In connection with the Annual Report on Form 10-K of Forum Energy Technologies, Inc. (the “Company”) for the year ended December 31, 2020, as filed with the Securities and Exchange Commission on the date hereof (the “Report”), C. Christopher Gaut, as Chief Executive Officer of the Company, hereby certifies, pursuant to 18 U.S.C. § 1350, as adopted pursuant to § 906 of the Sarbanes-Oxley Act of 2002, that, to the best of his knowledge:

(1)  The Report fully complies with the requirements of Section 13(a) or 15(d) of the Securities Exchange Act of 1934, as amended (the "Exchange Act"); and
    (2)  The information contained in the Report fairly presents, in all material respects, the financial condition and results of operations of the Company.
Dated:  March 2, 2021By: /s/ C. Christopher Gaut
 C. Christopher Gaut
 President, Chief Executive Officer and Chairman of the Board
A signed original of this written statement required by Section 906 has been provided to the Company and will be retained by the Company and furnished to the Securities and Exchange Commission or its staff upon request.

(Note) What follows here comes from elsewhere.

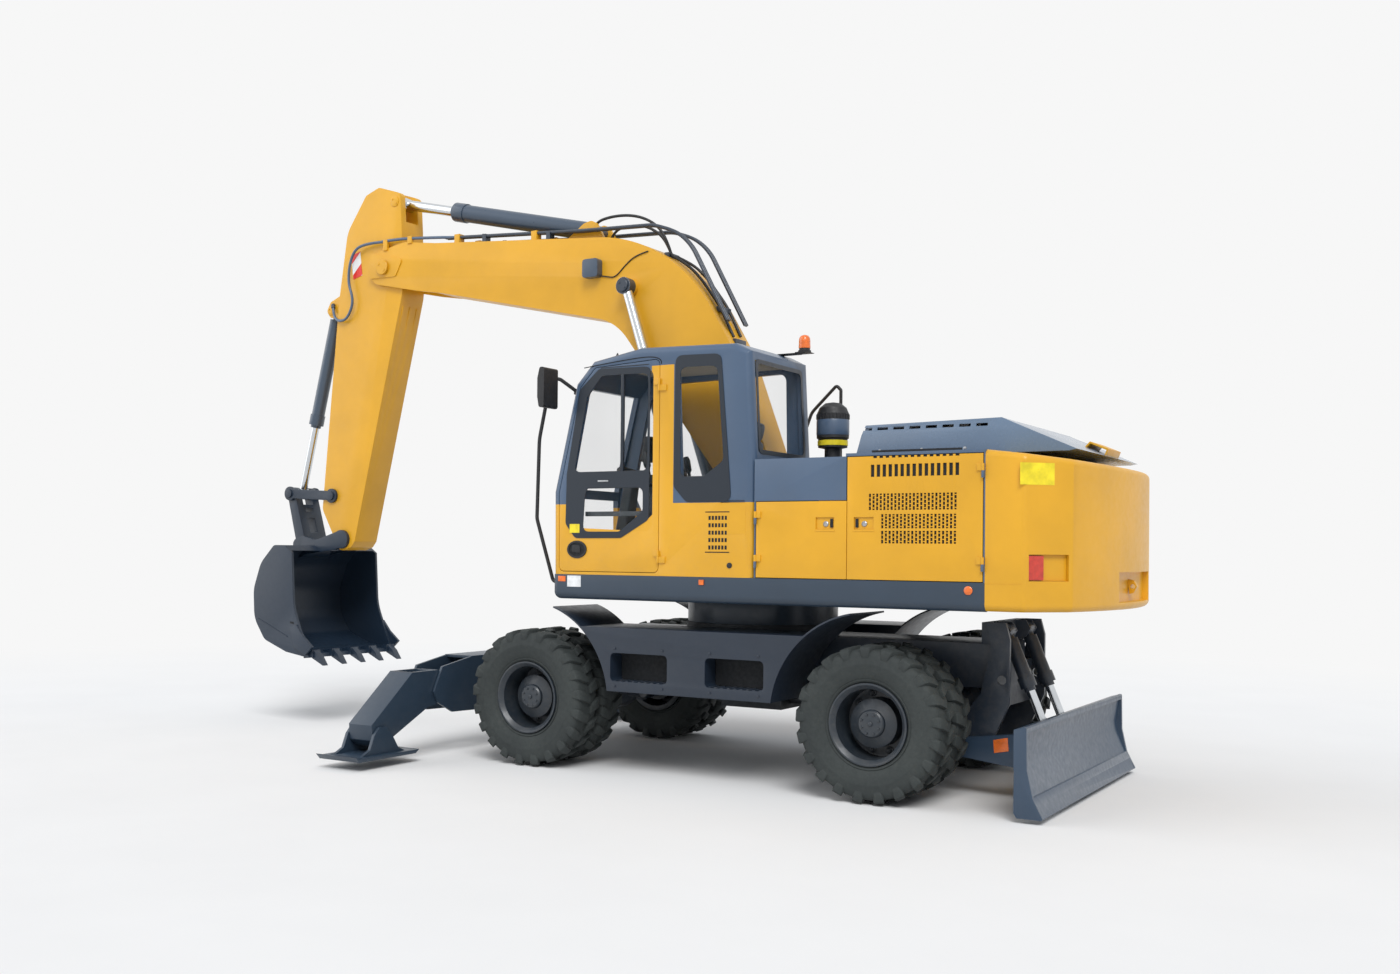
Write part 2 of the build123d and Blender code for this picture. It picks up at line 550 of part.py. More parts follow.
with BuildPart() as counterweight:
    with BuildSketch(Plane.XY.offset(1300)):
        with BuildLine():
            tail = sqrt(TAIL_R ** 2 - TAIL_FLAT ** 2)
            Line((DECK_BACK - FIT, -BODY_HALF), (TAIL_CORNER, -BODY_HALF))
            Line((TAIL_CORNER, -BODY_HALF), (-tail, -TAIL_FLAT))
            ThreePointArc((-tail, -TAIL_FLAT), (-TAIL_R, 0), (-tail, TAIL_FLAT))
            Line((-tail, TAIL_FLAT), (TAIL_CORNER, BODY_HALF))
            Line((TAIL_CORNER, BODY_HALF), (DECK_BACK - FIT, BODY_HALF))
            Line((DECK_BACK - FIT, BODY_HALF), (DECK_BACK - FIT, -BODY_HALF))
        make_face()
    extrude(amount=HOUSE_TOP - 1300)
    past = -TAIL_R - 150
    slab([(DECK_BACK, HOUSE_TOP), (past, HOUSE_TOP + 20), (past, HOUSE_TOP - 105)], -1400, 1400,
         Mode.SUBTRACT)
    outer = [edge for edge in counterweight.edges() if edge.center().X < DECK_BACK - 20]
    fillet(outer, TAIL_ROUND)
    for side in (-1, 1):
        with Locations(Location((LAMP_AT[0], side * LAMP_AT[1], LAMP_Z), (0, 0, side * LAMP_TURN))):
            Box(280, 2 * LAMP_RECESS, 166, mode=Mode.SUBTRACT)
    block(-TAIL_R - 50, -TAIL_R + 70, -TOW_HALF, TOW_HALF, 1350, 1550, Mode.SUBTRACT)
    slab([(-TAIL_R + 60, 1400), (-TAIL_R + 75, 1500), (-TAIL_R + 30, 1490), (-TAIL_R + 10, 1450),
          (-TAIL_R + 30, 1410)], -22, 22)
    drum((-TAIL_R + 38, 1450), 16, -30, 30, Mode.SUBTRACT)
write(counterweight.part, "counterweight")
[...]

This certification shall not be deemed filed by the Company for purposes of § 18 of the Exchange Act.

Document

Exhibit 32.2


Certification Pursuant to 18 U.S.C. Section 1350
(Adopted Pursuant to Section 906 of the Sarbanes-Oxley Act of 2002)

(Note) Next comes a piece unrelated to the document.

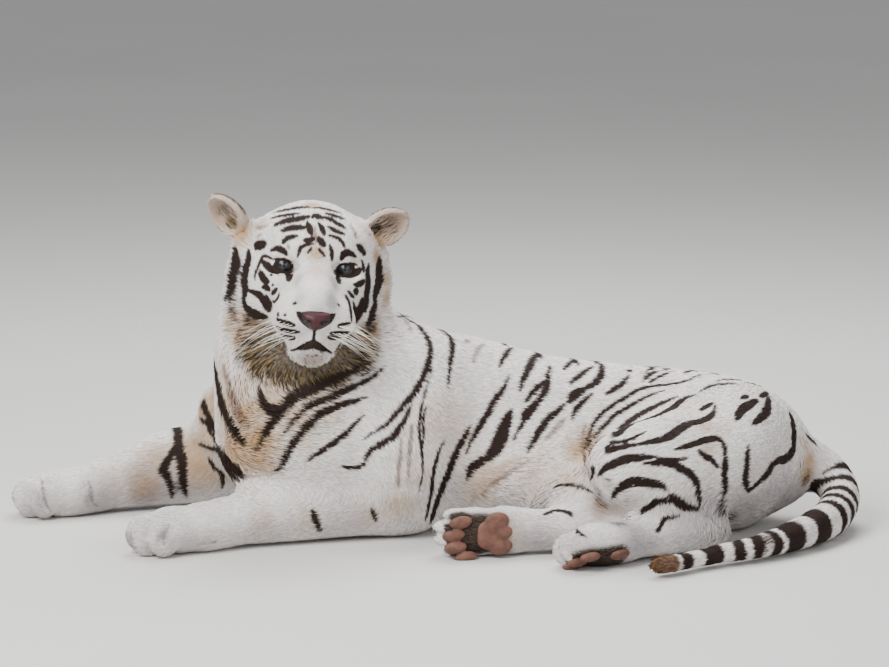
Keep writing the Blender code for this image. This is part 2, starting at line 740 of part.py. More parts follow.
def inset(hide, name, place, radii, finish, detail, shared):
    """Sets a rounded piece into the hide with a gap around it, either as its own ball or made of the hide."""
    for margin in (0.0, GAP):
        shape = bmesh.new()
        size = Matrix.Diagonal((*(r + margin for r in radii), 1.0))
        ellipsoid(shape, place @ size, detail)
        if margin:
            cut(hide, helper_from(name + "_pocket", shape))
        elif shared:
            piece = copy_of(hide, name)
            piece.data.materials.clear()
            piece.data.materials.append(material(finish))
            cut(piece, helper_from(name + "_outline", shape), "INTERSECT")
        else:
            object_from(name, shape, finish)


def stand_on_origin():
    """Moves everything so that the origin is under the middle of the whole model, on the floor."""
    solids = [thing for thing in bpy.context.scene.objects if thing.type == "MESH"]
    points = [vertex.co for thing in solids for vertex in thing.data.vertices]
    low = [min(p[i] for p in points) for i in range(3)]
    high = [max(p[i] for p in points) for i in range(3)]
    shift = Vector((-(low[0] + high[0]) / 2, -(low[1] + high[1]) / 2, -low[2]))
    for thing in solids:
        thing.data.transform(Matrix.Translation(shift))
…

In connection with the Annual Report on Form 10-K of Forum Energy Technologies, Inc. (the “Company”) for the year ended December 31, 2020, as filed with the Securities and Exchange Commission on the date hereof (the “Report”), D. Lyle Williams, Jr., as Chief Financial Officer of the Company, hereby certifies, pursuant to 18 U.S.C. § 1350, as adopted pursuant to § 906 of the Sarbanes-Oxley Act of 2002, that, to the best of his knowledge:

(1)  The Report fully complies with the requirements of Section 13(a) or 15(d) of the Securities Exchange Act of 1934, as amended (the "Exchange Act"); and
    (2)  The information contained in the Report fairly presents, in all material respects, the financial condition and results of operations of the Company.
Dated:  March 2, 2021
By: /s/ D. Lyle Williams, Jr.
D. Lyle Williams, Jr.
Executive Vice President and Chief Financial Officer
A signed original of this written statement required by Section 906 has been provided to the Company and will be retained by the Company and furnished to the Securities and Exchange Commission or its staff upon request.

This certification shall not be deemed filed by the Company for purposes of § 18 of the Exchange Act.